河野多惠子・山田詠美「文学問答」

図書館にて小説2冊と自己啓発本1冊を抱えながら、エッセイの棚からも何か1冊借りていこうとなんとなく手に取った1冊。

河野多惠子さんと山田詠美さんの対談集で、雑誌「文學界」に2001年から2007年の間に掲載されたものが収録されている。小説を書き続ける才能のある人達の話は、ところどころの言葉のチョイスが美しくて華やかだ。

2001年時点ではお二人とも原稿を書くときは手書きでないとダメとのこと。2020年の現在はどうしているのだろう。私は小説を書いたことはないので、そのあたりの感覚はよく分からない。
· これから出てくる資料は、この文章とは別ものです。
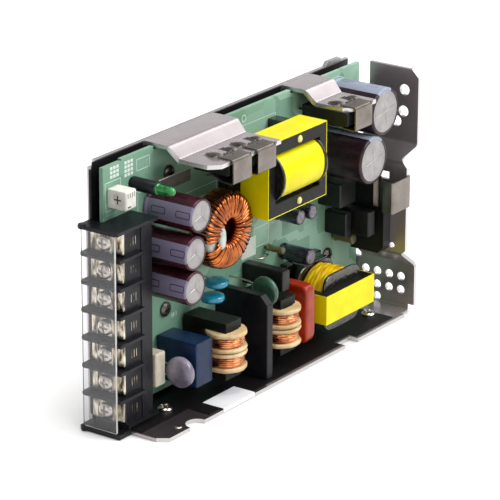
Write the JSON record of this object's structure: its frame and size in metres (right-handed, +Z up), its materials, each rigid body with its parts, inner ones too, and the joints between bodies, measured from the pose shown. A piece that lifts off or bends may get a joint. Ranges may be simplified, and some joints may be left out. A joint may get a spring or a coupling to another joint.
{
  "type": "switching power supply",
  "caption": "Open-frame switching power supply: folded steel chassis with board, wound transformers, capacitors and a covered screw terminal block.",
  "frame": {"origin": "centre of the outer face of the chassis base", "axes": "+X from the terminal block towards the end wall, +Y from the open front to the back plate, +Z up from the base"},
  "size_m": [0.164, 0.0322, 0.0966],
  "materials": {
    "zinc_steel": "satin",
    "spring_steel": "satin",
    "bright_screw": "satin",
    "nickel_brass": "satin",
    "black_film": "satin",
    "green_board": "satin",
    "black_plastic": "matt",
    "clear_plastic": "clear",
    "white_plastic": "matt",
    "blue_plastic": "gloss",
    "green_lens": "gloss",
    "maroon_sleeve": "satin",
    "brown_sleeve": "satin",
    "navy_sleeve": "satin",
    "can_aluminium": "satin",
    "copper_wire": "gloss",
    "iron_powder": "matt",
    "ferrite": "matt",
    "yellow_tape": "satin",
    "cream_plastic": "matt",
    "red_epoxy": "gloss",
    "turquoise_epoxy": "satin",
    "grey_epoxy": "satin",
    "dark_green_epoxy": "satin",
    "olive_coating": "satin",
    "beige_plastic": "matt",
    "bare_label": "matt"
  },
  "bodies": {
    "supply": {"base_screws": "bright_screw", "black_box_capacitor": "black_plastic", "blue_film_capacitor": "blue_plastic", "board_screws": "bright_screw", "board_spacers": "bright_screw", "bridge_rectifier": "black_plastic", "ceramic_capacitors": "turquoise_epoxy", "chassis": "zinc_steel", "choke_bobbin_1": "cream_plastic", "choke_bobbin_2": "cream_plastic", "choke_core_1": "ferrite", "choke_core_2": "ferrite", "choke_winding_1": "copper_wire", "choke_winding_2": "copper_wire", "circuit_board": "green_board", "end_clip": "spring_steel", "fuse_box": "beige_plastic", "input_capacitor_can_1": "can_aluminium", "input_capacitor_can_2": "can_aluminium", "input_capacitor_sleeve_1": "brown_sleeve", "input_capacitor_sleeve_2": "brown_sleeve", "insulation_sheet": "black_film", "label": "bare_label", "led_lens": "green_lens", "led_spacer": "black_plastic", "output_capacitor_can_1": "can_aluminium", "output_capacitor_can_2": "can_aluminium", "output_capacitor_can_3": "can_aluminium", "output_capacitor_sleeve_1": "maroon_sleeve", "output_capacitor_sleeve_2": "maroon_sleeve", "output_capacitor_sleeve_3": "maroon_sleeve", "output_diode_1": "black_plastic", "output_diode_2": "black_plastic", "partition": "black_plastic", "power_packages": "black_plastic", "red_film_capacitor": "red_epoxy", "resistors": "olive_coating", "small_capacitors": "navy_sleeve", "small_transformer_bobbin": "black_plastic", "small_transformer_core": "ferrite", "small_transformer_tape": "yellow_tape", "small_transformer_winding": "yellow_tape", "switching_transistor": "black_plastic", "terminal_block": "black_plastic", "terminal_plates": "nickel_brass", "terminal_screws": "bright_screw", "terminal_washers": "bright_screw", "thermistor": "dark_green_epoxy", "top_clips": "spring_steel", "toroid_base": "white_plastic", "toroid_core": "iron_powder", "toroid_winding": "copper_wire", "transformer_bobbin": "black_plastic", "transformer_core": "ferrite", "transformer_tape": "yellow_tape", "transformer_winding": "yellow_tape", "trimmer_body": "white_plastic", "varistor": "grey_epoxy"},
    "cover": {"terminal_cover": "clear_plastic"},
    "rotor": {"trimmer_rotor": "white_plastic"}
  },
  "joints": [
    {"name": "cover_hinge", "type": "hinge", "parent": "supply", "child": "cover", "pos_m": [-0.08445, 0.01365, 0.0385], "axis": [0, 0, -1], "range_deg": [0, 110]},
    {"name": "trimmer_turn", "type": "hinge", "parent": "supply", "child": "rotor", "pos_m": [-0.07525, 0.00555, 0.0824], "axis": [-1, 0, 0], "range_deg": [-120, 120]}
  ]
}
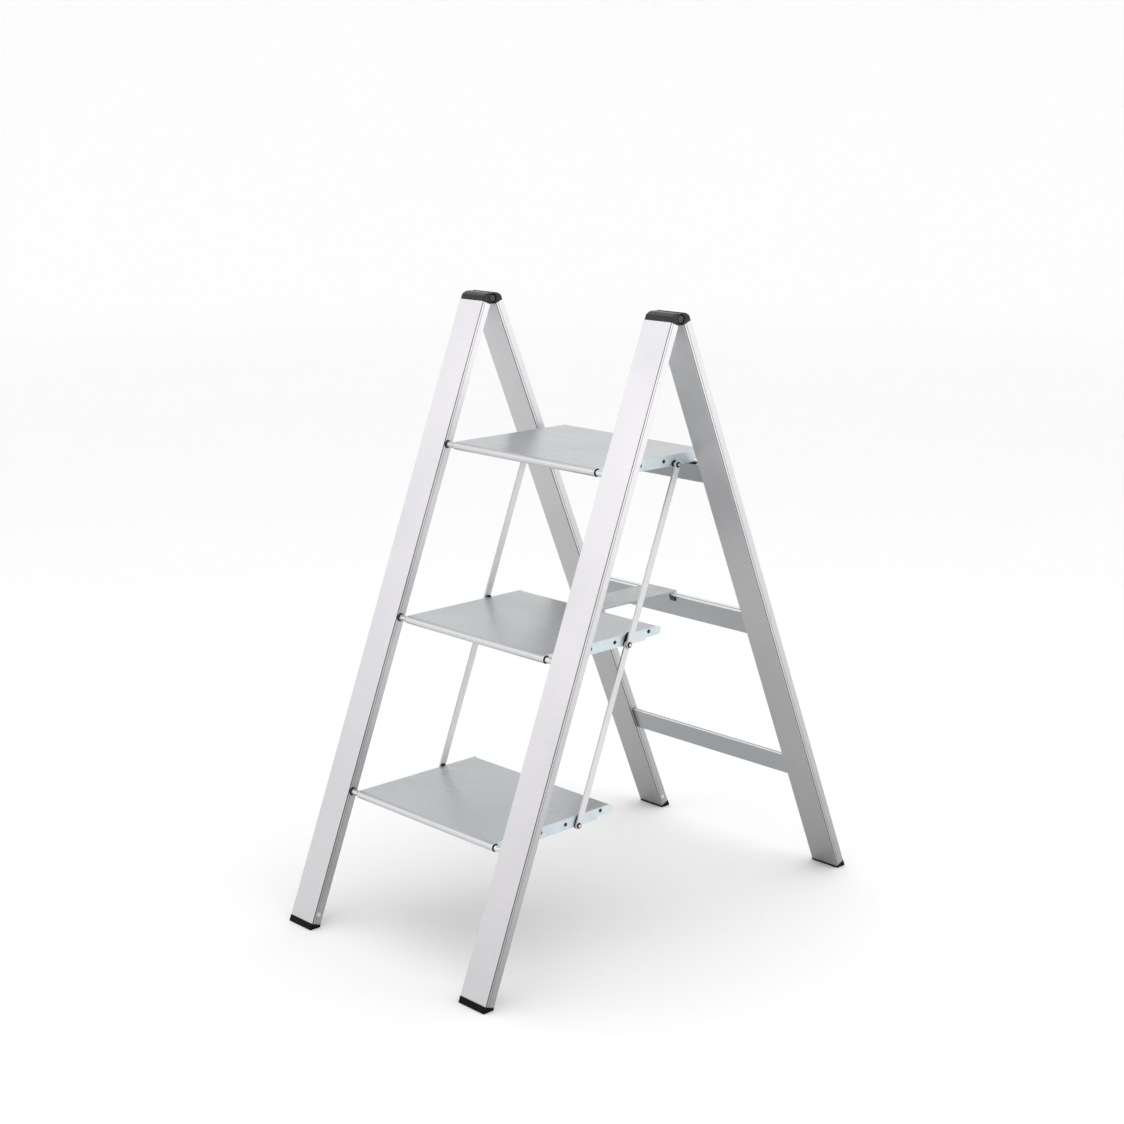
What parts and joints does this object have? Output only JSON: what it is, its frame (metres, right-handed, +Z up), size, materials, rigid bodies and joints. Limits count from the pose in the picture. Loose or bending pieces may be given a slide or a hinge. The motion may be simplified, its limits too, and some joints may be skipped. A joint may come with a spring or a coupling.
{
  "type": "folding step ladder",
  "caption": "Slim folding step ladder of flat box rails with flat treads, hinged at two top caps and held open by a sheet spreader; it folds flat.",
  "frame": {"origin": "on the floor, under the middle of the open ladder's box", "axes": "+Z up, -Y towards the climber, +X to the climber's right when facing the ladder"},
  "size_m": [0.4614, 0.8165, 0.9642],
  "materials": {
    "rail": "satin anodised extrusion",
    "tread_deck": "satin anodised extrusion with fine lengthwise grain",
    "crossbar": "satin anodised extrusion",
    "link_bar": "satin drawn flat bar",
    "zinc_plate": "pale blue zinc-plated sheet steel",
    "spreader_sheet": "zinc-plated sheet steel, satin",
    "bright_steel": "bright turned steel",
    "dark_steel": "blackened steel rivets and screws",
    "cap_plastic": "fine textured black-grey moulding with a satin sheen",
    "foot_rubber": "soft black moulding",
    "black_plastic": "black low-friction plastic"
  },
  "bodies": {
    "front_frame": {"front_rail_right": "rail", "front_rail_left": "rail", "front_foot_right": "foot_rubber", "front_foot_left": "foot_rubber", "front_hinge_cap_right": "cap_plastic", "front_hinge_cap_left": "cap_plastic", "hinge_pin_right": "dark_steel", "hinge_pin_left": "dark_steel", "bottom_tread_rod": "bright_steel", "middle_tread_rod": "bright_steel", "top_tread_rod": "bright_steel", "rod_washers": "black_plastic", "rod_spacers": "bright_steel", "front_foot_rivets": "bright_steel"},
    "rear_frame": {"rear_rail_right": "rail", "rear_rail_left": "rail", "rear_foot_right": "foot_rubber", "rear_foot_left": "foot_rubber", "rear_hinge_cap_right": "cap_plastic", "rear_hinge_cap_left": "cap_plastic", "top_crossbar": "crossbar", "middle_crossbar": "crossbar", "lower_crossbar": "crossbar", "crossbar_inserts": "black_plastic", "crossbar_screws": "bright_steel", "tread_rest_pads": "foot_rubber", "spreader_rear_brackets": "dark_steel", "spreader_rear_pin": "bright_steel", "rear_foot_rivets": "bright_steel"},
    "top_tread": {"top_deck": "tread_deck", "top_side_plate_right": "zinc_plate", "top_side_plate_left": "zinc_plate", "top_plate_rivets": "dark_steel", "top_nose_bushes": "black_plastic", "top_link_pins": "bright_steel", "top_slip_pads": "black_plastic", "top_link_spacers": "bright_steel"},
    "middle_tread": {"middle_deck": "tread_deck", "middle_side_plate_right": "zinc_plate", "middle_side_plate_left": "zinc_plate", "middle_plate_rivets": "dark_steel", "middle_nose_bushes": "black_plastic", "middle_link_pins": "bright_steel", "middle_slip_pads": "black_plastic", "spreader_front_bracket": "zinc_plate", "spreader_front_pin": "bright_steel"},
    "bottom_tread": {"bottom_deck": "tread_deck", "bottom_side_plate_right": "zinc_plate", "bottom_side_plate_left": "zinc_plate", "bottom_plate_rivets": "dark_steel", "bottom_nose_bushes": "black_plastic", "bottom_link_pins": "bright_steel", "bottom_slip_pads": "black_plastic"},
    "upper_link_right": {"upper_link_right": "link_bar"},
    "upper_link_left": {"upper_link_left": "link_bar"},
    "lower_link_right": {"lower_link_right": "link_bar"},
    "lower_link_left": {"lower_link_left": "link_bar"},
    "spreader": {"spreader_plate": "spreader_sheet"}
  },
  "joints": [
    {"name": "rear_frame_fold", "type": "hinge", "parent": "front_frame", "child": "rear_frame", "pos_m": [0, -0.0156, 0.955], "axis": [-1, 0, 0], "range_deg": [0, 44.2]},
    {"name": "top_tread_fold", "type": "hinge", "parent": "front_frame", "child": "top_tread", "pos_m": [0, -0.11302, 0.7332], "axis": [1, 0, 0], "range_deg": [0, 67.9]},
    {"name": "middle_tread_fold", "type": "hinge", "parent": "front_frame", "child": "middle_tread", "pos_m": [0, -0.21556, 0.4702], "axis": [1, 0, 0], "range_deg": [0, 67.9]},
    {"name": "bottom_tread_fold", "type": "hinge", "parent": "front_frame", "child": "bottom_tread", "pos_m": [0, -0.3181, 0.2072], "axis": [1, 0, 0], "range_deg": [0, 67.9]},
    {"name": "upper_link_turn_right", "type": "hinge", "parent": "top_tread", "child": "upper_link_right", "pos_m": [0, 0.05248, 0.7247], "axis": [-1, 0, 0], "range_deg": [0, 67.9]},
    {"name": "upper_link_turn_left", "type": "hinge", "parent": "top_tread", "child": "upper_link_left", "pos_m": [0, 0.05248, 0.7247], "axis": [-1, 0, 0], "range_deg": [0, 67.9]},
    {"name": "lower_link_turn_right", "type": "hinge", "parent": "middle_tread", "child": "lower_link_right", "pos_m": [0, -0.05006, 0.4617], "axis": [-1, 0, 0], "range_deg": [0, 67.9]},
    {"name": "lower_link_turn_left", "type": "hinge", "parent": "middle_tread", "child": "lower_link_left", "pos_m": [0, -0.05006, 0.4617], "axis": [-1, 0, 0], "range_deg": [0, 67.9]},
    {"name": "spreader_turn", "type": "hinge", "parent": "middle_tread", "child": "spreader", "pos_m": [0, -0.01186, 0.4632], "axis": [-1, 0, 0], "range_deg": [0, 181.47]}
  ],
  "couplings": [
    {"joint": "top_tread_fold", "follows": "rear_frame_fold", "ratio": 1.5362},
    {"joint": "middle_tread_fold", "follows": "rear_frame_fold", "ratio": 1.5362},
    {"joint": "bottom_tread_fold", "follows": "rear_frame_fold", "ratio": 1.5362},
    {"joint": "upper_link_turn_right", "follows": "rear_frame_fold", "ratio": 1.5362},
    {"joint": "upper_link_turn_left", "follows": "rear_frame_fold", "ratio": 1.5362},
    {"joint": "lower_link_turn_right", "follows": "rear_frame_fold", "ratio": 1.5362},
    {"joint": "lower_link_turn_left", "follows": "rear_frame_fold", "ratio": 1.5362},
    {"joint": "spreader_turn", "follows": "rear_frame_fold", "ratio": 4.1056}
  ]
}
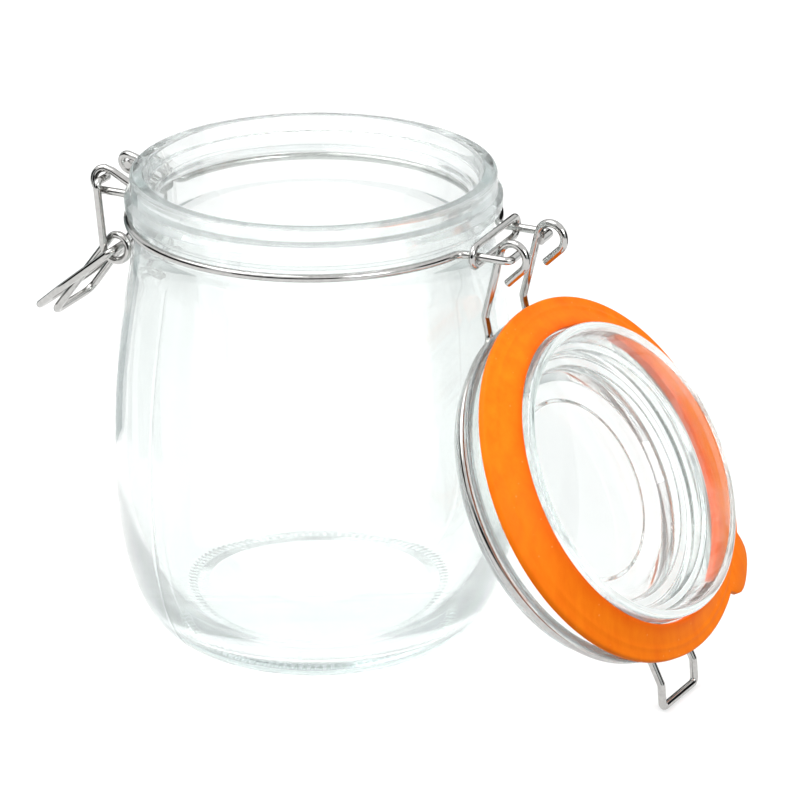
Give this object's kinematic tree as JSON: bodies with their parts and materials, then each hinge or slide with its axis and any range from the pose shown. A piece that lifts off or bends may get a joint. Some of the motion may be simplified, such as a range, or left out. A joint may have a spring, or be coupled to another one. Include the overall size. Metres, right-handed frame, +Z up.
{
  "type": "clip top jar",
  "caption": "Empty clear glass preserving jar with a hinged glass lid, a rubber seal ring with a pull tab and a wire clip clasp, shown open.",
  "frame": {"origin": "middle of the base panel on the jar's axis, 0.8 mm above the table", "axes": "+Z up along the jar's axis, +X from the clasp to the lid's hinge, +Y to the side"},
  "size_m": [0.1965, 0.1082, 0.1266],
  "materials": {
    "clear_glass": "polished",
    "steel_wire": "polished",
    "orange_rubber": "satin"
  },
  "bodies": {
    "jar": {"jar_glass": "clear_glass", "neck_wire": "steel_wire", "hinge_clamp": "steel_wire"},
    "lid": {"lid_glass": "clear_glass", "lid_wire": "steel_wire", "seal": "orange_rubber"},
    "handle": {"handle_wire": "steel_wire"},
    "bail": {"bail_wire": "steel_wire"}
  },
  "joints": [
    {"name": "lid_hinge", "type": "hinge", "parent": "jar", "child": "lid", "pos_m": [0.0614, 0, 0.1142], "axis": [-0.0758, -0.9963, -0.0413], "range_deg": [0, 237.02]},
    {"name": "handle_pivot", "type": "hinge", "parent": "jar", "child": "handle", "pos_m": [-0.0589, 0, 0.11715], "axis": [0, 1, 0], "range_deg": [0, 75]},
    {"name": "bail_pivot", "type": "hinge", "parent": "handle", "child": "bail", "pos_m": [-0.0541, 0, 0.0992], "axis": [0, 1, 0], "range_deg": [0, 71]}
  ]
}
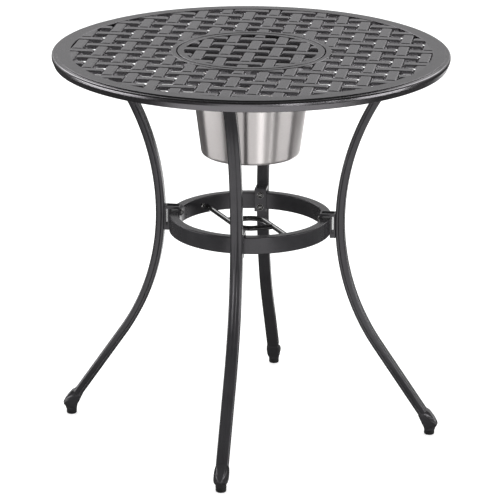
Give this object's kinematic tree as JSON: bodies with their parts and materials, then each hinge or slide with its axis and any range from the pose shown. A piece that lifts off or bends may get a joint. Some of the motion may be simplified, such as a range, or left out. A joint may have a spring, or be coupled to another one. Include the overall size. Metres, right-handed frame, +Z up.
{
  "type": "ice bucket coffee table",
  "caption": "Round patio table with a basket-weave top, a lidded ice bucket hung in its centre, bowed legs, and a ring with a pole guide.",
  "frame": {"origin": "on the floor, under the centre of the round top", "axes": "+Z up; the four legs stand on the X and Y axes, and the leg nearest the picture's camera is on -Y"},
  "size_m": [0.7109, 0.711, 0.711],
  "materials": {
    "casting": "powder-coated charcoal, semi-gloss",
    "bar": "powder-coated charcoal, satin",
    "shoe": "powder-coated charcoal, satin",
    "rod": "gloss black",
    "steel": "brushed",
    "fastener": "polished",
    "glide": "matte"
  },
  "bodies": {
    "frame": {"foot_casting_back": "shoe", "foot_casting_front": "shoe", "foot_casting_left": "shoe", "foot_casting_right": "shoe", "foot_glide_back": "glide", "foot_glide_front": "glide", "foot_glide_left": "glide", "foot_glide_right": "glide", "guide_bolts": "fastener", "guide_hook_a": "rod", "guide_hook_b": "rod", "leg_back": "bar", "leg_front": "bar", "leg_left": "bar", "leg_plate_back": "bar", "leg_plate_bolts": "fastener", "leg_plate_front": "bar", "leg_plate_left": "bar", "leg_plate_right": "bar", "leg_right": "bar", "ring_bracket_back": "bar", "ring_bracket_bolts": "fastener", "ring_bracket_front": "bar", "ring_bracket_left": "bar", "ring_bracket_right": "bar", "ring_bracket_washers": "fastener", "spreader_ring": "bar", "tabletop_collar": "casting", "tabletop_rim": "casting", "tabletop_weave": "casting"},
    "bucket": {"ice_bucket_wall": "steel", "ice_bucket_floor": "steel", "ice_bucket_flange": "steel"},
    "lid": {"bucket_lid": "casting"}
  },
  "joints": [
    {"name": "bucket_lift", "type": "slide", "parent": "frame", "child": "bucket", "axis": [0, 0, 1], "range_m": [0, 0.205]},
    {"name": "lid_lift", "type": "slide", "parent": "bucket", "child": "lid", "axis": [0, 0, 1], "range_m": [0, 0.12]}
  ]
}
小説ではないにしても高校生の頃までは文章を書くのは手書きで、大学生になってからレポート提出などでパソコンを使うのがデフォルトになったように思う。それに加えて大学生の頃にはブログブームがやってきた。学生ブロガーがたくさん出てきて、私自身もブームに乗ってブログを書き始めた。今でいうユーチューバーのような感じだろうか。

字だけの問題じゃなくて、書くというのは身体全体の反射神経を使った運動なんですね。

誰もが気軽に文章を書いてネット上に投稿できるようになった。そのようにネット空間に投げ出された言葉の大半は、気軽に投げ出されたゆえに空虚で軽い。それらは十分な推敲もされずに未熟なままで放り出されるから。こんなふうにブログを書き散らしている私が言えたことではないけれど。


日本の文学史上で女流作家の地位が最も高かったのが平安時代という話は、なるほど確かにそうかもしれないと思った。紫式部や清少納言、そのほか身分の高い女性の日記文学がいくつも現在まで作品として伝えられているのは、当時から彼女たちが作家として高く評価され守られてきたということなのだ。

平安朝の女流作家は、それぞれのファミリーの戦力だから、女でも男と同じように勉強し、力を発揮するようにさせられてきた人たち。彼女たちは宮廷という社会に出て、言うなれば高級官僚。


谷崎潤一郎の文章を二人とも絶賛している。純文学というのは近づきがたくて、谷崎作品もまだしっかり読んだことがない。良い文章を読まなければ、良い文章を書くことはできないのだろう。文章を味わう読書というものをそろそろ楽しめるようになりたいと思う。